Instructions for the task: Work out how many lines of the data hold the string "this", and reply with that number alone.

>> begin Excerpted records

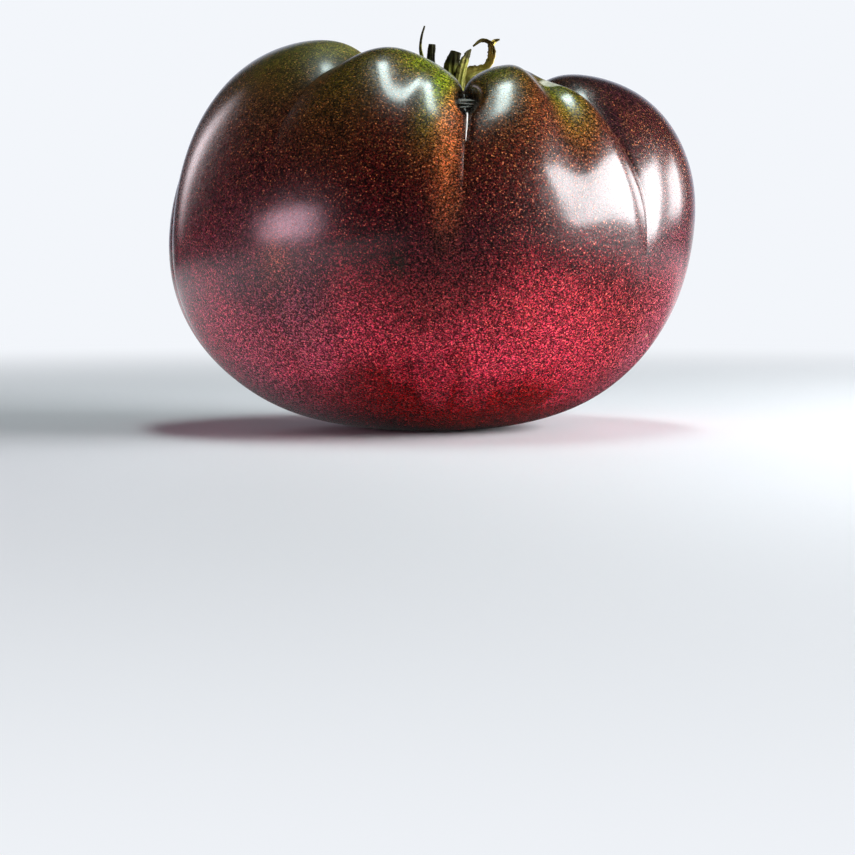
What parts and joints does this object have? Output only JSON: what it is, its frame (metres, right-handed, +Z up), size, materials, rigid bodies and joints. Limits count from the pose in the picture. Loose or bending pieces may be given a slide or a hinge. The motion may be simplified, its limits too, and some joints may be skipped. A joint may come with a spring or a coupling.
{
  "type": "beefsteak tomato",
  "caption": "Ripe dark heirloom tomato with deep ribs on its shoulders and a half dried green calyx, resting on its blossom end.",
  "frame": {"origin": "middle of the small flat spot at the blossom end that the fruit rests on", "axes": "+Z up along the fruit, +X along its widest extent to the low lobe on the right, -Y towards the side with the closed crease"},
  "size_m": [0.1096, 0.1001, 0.0837],
  "materials": {
    "skin": "waxy gloss skin, olive brown to green at the shoulders, crimson below",
    "calyx": "matt, finely hairy, half dried leaf"
  },
  "bodies": {
    "root": {"fruit": "skin", "calyx": "calyx"}
  },
  "joints": []
}
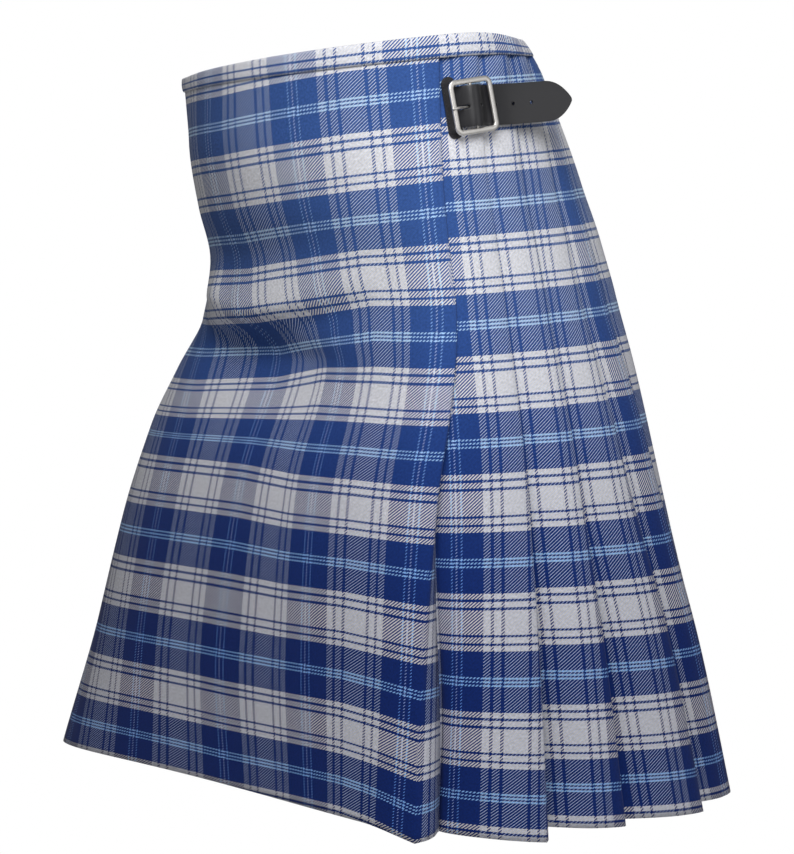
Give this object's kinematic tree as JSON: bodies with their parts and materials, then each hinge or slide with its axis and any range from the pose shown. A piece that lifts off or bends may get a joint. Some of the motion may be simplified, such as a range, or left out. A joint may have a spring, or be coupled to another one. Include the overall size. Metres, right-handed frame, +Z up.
{
  "type": "kilt",
  "caption": "Worn knee-length tartan kilt: flat front apron, knife pleats round the back, narrow waistband and leather hip straps with metal buckles.",
  "frame": {"origin": "middle of the waist opening, level with the top edge at the hips, where the wearer's waist holds it", "axes": "+Z up along the body, -Y towards the wearer's front, +X towards the wearer's left hip"},
  "size_m": [0.5049, 0.4805, 0.6199],
  "materials": {
    "tartan_wool": "matt wool twill in a blue and off-white check",
    "black_leather": "smooth near-black leather, low sheen",
    "brushed_nickel": "brushed silver-coloured metal"
  },
  "bodies": {
    "root": {"over_apron": "tartan_wool", "pleats": "tartan_wool", "under_apron": "tartan_wool", "waistband": "tartan_wool", "slot_patch": "black_leather", "strap_left": "black_leather", "strap_right": "black_leather", "buckle_tab_left": "black_leather", "buckle_tab_right": "black_leather", "buckle_frame_left": "brushed_nickel", "buckle_frame_right": "brushed_nickel", "prong_left": "brushed_nickel", "prong_right": "brushed_nickel"}
  },
  "joints": []
}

>> end Excerpted records

Response to the task: 2